Signing the treaty places no obligations on the incoming Bush administration. But Dicker said he hoped the Bush administration would participate in ongoing negotiations on the court to help shape the practice of the court.  
 
The option of signing the treaty without ratifying it expired on December 31, 2000. One hundred and thirty-six governments have already signed the International Criminal Court treaty, and 25 have already ratified. The pace of signature and ratification of the treaty has picked up speed in the last six months, and Human Rights Watch anticipates that sixty states will have ratified by mid-2002. Sixty ratifications will bring the treaty into force and trigger the establishment of the court. The International Criminal Court will try future cases of genocide, crimes against humanity, and war crimes.

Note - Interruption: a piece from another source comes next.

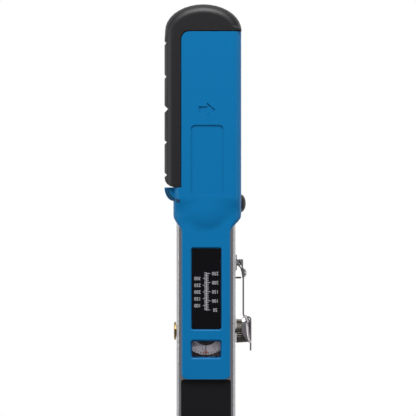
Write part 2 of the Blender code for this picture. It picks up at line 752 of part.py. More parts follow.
def trip_block():
    tall = BEAM_HEIGHT / 2
    half = TRIP_BLOCK_WIDTH / 2
    end = BEAM_END + TRIP_BLOCK_LENGTH
    block = box("trip_block", (-half, BEAM_END + GAP, AXIS_Z - tall), (half, end, AXIS_Z + tall))
    room = CAM_THICK / 2 + GAP
    low = (-half - PAST, BEAM_END + TRIP_WEB, AXIS_Z - room)
    cut(block, box("trip_slot", low, (half - TRIP_CHEEK, end + PAST, AXIS_Z + room)))
    cut(block, rod("trip_bore", "Z", (TRIP_X, TRIP_Y, 0), TRIP_PIN_RADIUS + RUN, FAR, 16))
    return finish(block, TOOL_STEEL)


def trip_pin():
    foot = (TRIP_X, TRIP_Y, AXIS_Z - BEAM_HEIGHT / 2 + GAP)
    pin = rod("trip_pin", "Z", foot, TRIP_PIN_RADIUS, BEAM_HEIGHT - 2 * GAP, 16)
    return finish(pin, POLISHED)


def trip_cam():
    outline = arc(TRIP_X, TRIP_Y, CAM_RADIUS, -110, 110, 10)
    outline += arc(CAM_TIP_X, TRIP_Y, CAM_TIP_RADIUS, 90, 270, 6)
    cam = plate("trip_cam", outline, CAM_THICK, (0, 0, AXIS_Z))
    cut(cam, rod("cam_bore", "Z", (TRIP_X, TRIP_Y, 0), TRIP_PIN_RADIUS + RUN, FAR, 16))
    return finish(cam, TOOL_STEEL)


# carriage, nut and lead screw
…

The court is the most significant international tribunal since the Nuremberg courts after World War II, and the most important advancement in human rights protection since the 1948 Universal Declaration of Human Rights.  
 
"President Clinton has supported international tribunals for Yugoslavia, Rwanda, Cambodia, Sierra Leone, and Iraq," said Dicker. "But his record on international justice got a lot better today as a result of this important decision."  
 
The court is designed with numerous safeguards to protect the rights of the accused and guarantee the highest standards of due process. Under the court's "complementarity" provisions, the U.S. government can ensure that no American ever be prosecuted before the court, by conducting good-faith investigations - and prosecutions, if necessary - of any U.S. citizens who might commit such terrible crimes.